# Exercise instructions
Set down the material exactly as given, please, from its first line through the line that includes "return (body &".

# Data shown
————————

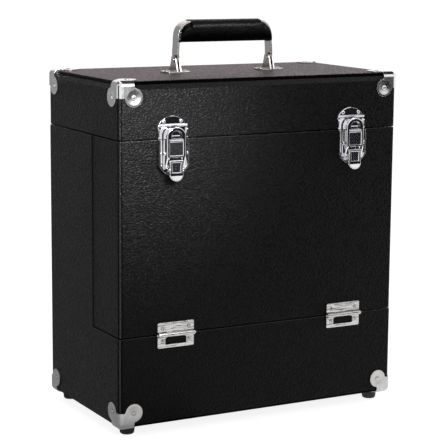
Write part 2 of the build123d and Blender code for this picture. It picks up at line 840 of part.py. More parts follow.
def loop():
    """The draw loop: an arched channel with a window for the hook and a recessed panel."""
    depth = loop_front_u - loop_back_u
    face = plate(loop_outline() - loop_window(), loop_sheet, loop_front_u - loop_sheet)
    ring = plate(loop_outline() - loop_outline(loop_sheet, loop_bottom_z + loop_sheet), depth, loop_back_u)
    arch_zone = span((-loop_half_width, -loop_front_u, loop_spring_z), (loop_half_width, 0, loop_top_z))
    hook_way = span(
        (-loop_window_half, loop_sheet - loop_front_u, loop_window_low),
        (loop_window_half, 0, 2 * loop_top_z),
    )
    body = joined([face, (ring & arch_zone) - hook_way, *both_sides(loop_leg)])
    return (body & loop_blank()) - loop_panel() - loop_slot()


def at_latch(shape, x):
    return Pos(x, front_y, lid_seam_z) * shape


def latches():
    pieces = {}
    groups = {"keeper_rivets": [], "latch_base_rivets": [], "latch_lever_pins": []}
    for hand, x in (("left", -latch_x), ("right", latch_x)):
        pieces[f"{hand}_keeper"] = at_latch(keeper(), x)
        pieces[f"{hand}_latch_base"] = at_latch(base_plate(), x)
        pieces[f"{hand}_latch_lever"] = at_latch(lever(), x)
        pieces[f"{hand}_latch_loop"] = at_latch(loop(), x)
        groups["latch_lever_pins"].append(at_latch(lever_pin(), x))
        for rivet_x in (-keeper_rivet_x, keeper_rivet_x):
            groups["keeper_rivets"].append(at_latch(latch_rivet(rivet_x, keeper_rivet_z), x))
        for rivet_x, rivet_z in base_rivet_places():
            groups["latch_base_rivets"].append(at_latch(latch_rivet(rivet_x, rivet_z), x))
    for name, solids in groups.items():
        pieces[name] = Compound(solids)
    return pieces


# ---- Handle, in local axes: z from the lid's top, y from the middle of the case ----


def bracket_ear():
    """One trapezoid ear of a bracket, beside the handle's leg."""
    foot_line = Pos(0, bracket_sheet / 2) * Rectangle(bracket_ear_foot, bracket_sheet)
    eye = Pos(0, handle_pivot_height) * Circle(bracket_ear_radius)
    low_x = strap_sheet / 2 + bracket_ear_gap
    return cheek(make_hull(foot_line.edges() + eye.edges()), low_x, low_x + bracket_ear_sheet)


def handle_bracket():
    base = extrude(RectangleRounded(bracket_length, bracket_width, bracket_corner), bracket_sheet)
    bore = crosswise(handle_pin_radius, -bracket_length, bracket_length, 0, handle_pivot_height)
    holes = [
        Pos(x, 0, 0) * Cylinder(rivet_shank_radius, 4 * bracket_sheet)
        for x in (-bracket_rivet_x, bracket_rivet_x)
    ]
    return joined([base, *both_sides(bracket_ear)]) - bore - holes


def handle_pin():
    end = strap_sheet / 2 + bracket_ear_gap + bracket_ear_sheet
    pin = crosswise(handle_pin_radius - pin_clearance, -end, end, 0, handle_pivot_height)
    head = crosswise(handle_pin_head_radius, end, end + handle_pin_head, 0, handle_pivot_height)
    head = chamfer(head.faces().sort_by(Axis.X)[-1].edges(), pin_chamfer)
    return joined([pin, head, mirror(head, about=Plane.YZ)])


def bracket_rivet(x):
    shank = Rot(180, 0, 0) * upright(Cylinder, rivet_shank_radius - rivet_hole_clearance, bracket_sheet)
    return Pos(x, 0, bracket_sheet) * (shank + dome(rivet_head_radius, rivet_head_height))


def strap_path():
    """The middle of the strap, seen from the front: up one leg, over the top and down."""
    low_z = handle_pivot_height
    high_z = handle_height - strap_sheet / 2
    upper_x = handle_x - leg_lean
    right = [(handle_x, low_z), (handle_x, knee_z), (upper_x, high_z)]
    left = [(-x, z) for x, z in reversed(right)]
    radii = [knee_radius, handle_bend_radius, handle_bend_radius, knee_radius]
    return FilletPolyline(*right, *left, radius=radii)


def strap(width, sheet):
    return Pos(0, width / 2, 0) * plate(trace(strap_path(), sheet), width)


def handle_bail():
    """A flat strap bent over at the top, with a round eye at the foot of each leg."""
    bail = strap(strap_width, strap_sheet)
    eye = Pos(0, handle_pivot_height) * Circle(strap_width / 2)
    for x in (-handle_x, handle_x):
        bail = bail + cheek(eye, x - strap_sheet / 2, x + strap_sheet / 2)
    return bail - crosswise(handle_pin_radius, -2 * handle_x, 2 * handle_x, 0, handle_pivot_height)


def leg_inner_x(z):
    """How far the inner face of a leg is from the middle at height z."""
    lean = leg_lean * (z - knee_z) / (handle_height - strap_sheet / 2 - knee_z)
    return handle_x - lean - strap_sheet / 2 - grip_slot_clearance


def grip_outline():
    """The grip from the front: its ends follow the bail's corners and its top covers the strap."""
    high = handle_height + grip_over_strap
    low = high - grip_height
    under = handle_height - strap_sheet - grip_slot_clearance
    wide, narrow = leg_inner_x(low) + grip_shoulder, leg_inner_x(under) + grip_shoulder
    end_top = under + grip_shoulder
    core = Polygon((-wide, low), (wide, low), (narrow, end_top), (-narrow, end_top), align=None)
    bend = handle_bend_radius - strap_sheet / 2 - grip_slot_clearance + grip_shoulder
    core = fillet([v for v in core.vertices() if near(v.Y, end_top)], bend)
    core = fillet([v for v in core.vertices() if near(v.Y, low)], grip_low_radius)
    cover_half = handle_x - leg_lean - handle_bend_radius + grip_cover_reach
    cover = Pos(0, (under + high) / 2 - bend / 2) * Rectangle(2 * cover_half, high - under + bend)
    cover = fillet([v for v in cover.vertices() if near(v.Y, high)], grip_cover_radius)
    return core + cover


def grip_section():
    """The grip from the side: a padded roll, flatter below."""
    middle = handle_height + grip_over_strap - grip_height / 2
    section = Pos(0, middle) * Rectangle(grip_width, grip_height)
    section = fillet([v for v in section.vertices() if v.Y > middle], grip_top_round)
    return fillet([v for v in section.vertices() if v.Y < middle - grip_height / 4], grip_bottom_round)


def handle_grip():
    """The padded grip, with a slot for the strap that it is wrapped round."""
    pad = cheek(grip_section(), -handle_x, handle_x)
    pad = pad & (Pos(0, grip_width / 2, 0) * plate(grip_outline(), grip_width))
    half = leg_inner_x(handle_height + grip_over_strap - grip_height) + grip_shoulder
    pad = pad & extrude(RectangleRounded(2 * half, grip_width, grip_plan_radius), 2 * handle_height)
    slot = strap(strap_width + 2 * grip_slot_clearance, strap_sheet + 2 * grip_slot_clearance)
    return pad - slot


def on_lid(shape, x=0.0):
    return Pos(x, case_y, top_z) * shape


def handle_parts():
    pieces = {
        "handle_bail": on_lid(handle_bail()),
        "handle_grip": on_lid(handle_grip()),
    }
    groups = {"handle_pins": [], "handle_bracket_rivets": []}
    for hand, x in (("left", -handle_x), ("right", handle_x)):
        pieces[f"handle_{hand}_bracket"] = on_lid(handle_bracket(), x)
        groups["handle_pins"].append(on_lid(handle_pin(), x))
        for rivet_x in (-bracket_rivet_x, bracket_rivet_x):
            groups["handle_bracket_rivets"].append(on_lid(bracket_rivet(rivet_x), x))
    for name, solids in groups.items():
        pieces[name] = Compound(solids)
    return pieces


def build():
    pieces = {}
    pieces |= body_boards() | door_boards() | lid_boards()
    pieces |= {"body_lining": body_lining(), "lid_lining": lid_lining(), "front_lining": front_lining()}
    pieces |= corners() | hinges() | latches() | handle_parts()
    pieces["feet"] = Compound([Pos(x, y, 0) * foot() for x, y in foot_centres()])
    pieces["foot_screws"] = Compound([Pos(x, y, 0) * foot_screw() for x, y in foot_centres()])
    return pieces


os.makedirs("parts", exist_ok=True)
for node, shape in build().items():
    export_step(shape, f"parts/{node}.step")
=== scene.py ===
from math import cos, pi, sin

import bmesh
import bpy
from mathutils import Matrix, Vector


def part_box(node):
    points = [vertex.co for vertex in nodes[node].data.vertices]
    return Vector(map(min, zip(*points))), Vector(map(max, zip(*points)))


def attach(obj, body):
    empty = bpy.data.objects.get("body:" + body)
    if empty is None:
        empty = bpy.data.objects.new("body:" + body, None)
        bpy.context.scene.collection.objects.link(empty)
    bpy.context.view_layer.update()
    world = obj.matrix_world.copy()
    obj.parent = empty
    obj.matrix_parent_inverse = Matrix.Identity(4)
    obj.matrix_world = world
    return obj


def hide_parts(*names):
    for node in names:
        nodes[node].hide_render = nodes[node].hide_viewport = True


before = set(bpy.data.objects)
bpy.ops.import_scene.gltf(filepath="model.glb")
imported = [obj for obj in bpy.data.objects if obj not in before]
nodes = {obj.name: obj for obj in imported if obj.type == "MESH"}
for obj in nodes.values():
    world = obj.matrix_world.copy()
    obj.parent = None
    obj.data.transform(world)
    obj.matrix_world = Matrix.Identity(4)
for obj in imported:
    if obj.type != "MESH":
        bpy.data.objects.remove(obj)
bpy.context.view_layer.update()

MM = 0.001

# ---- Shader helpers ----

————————

# Output for this exercise
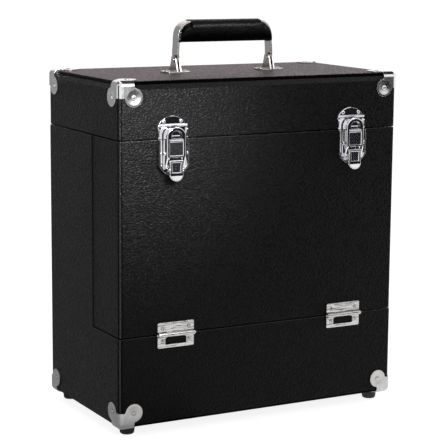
Write part 2 of the build123d and Blender code for this picture. It picks up at line 840 of part.py. More parts follow.
def loop():
    """The draw loop: an arched channel with a window for the hook and a recessed panel."""
    depth = loop_front_u - loop_back_u
    face = plate(loop_outline() - loop_window(), loop_sheet, loop_front_u - loop_sheet)
    ring = plate(loop_outline() - loop_outline(loop_sheet, loop_bottom_z + loop_sheet), depth, loop_back_u)
    arch_zone = span((-loop_half_width, -loop_front_u, loop_spring_z), (loop_half_width, 0, loop_top_z))
    hook_way = span(
        (-loop_window_half, loop_sheet - loop_front_u, loop_window_low),
        (loop_window_half, 0, 2 * loop_top_z),
    )
    body = joined([face, (ring & arch_zone) - hook_way, *both_sides(loop_leg)])
    return (body & loop_blank()) - loop_panel() - loop_slot()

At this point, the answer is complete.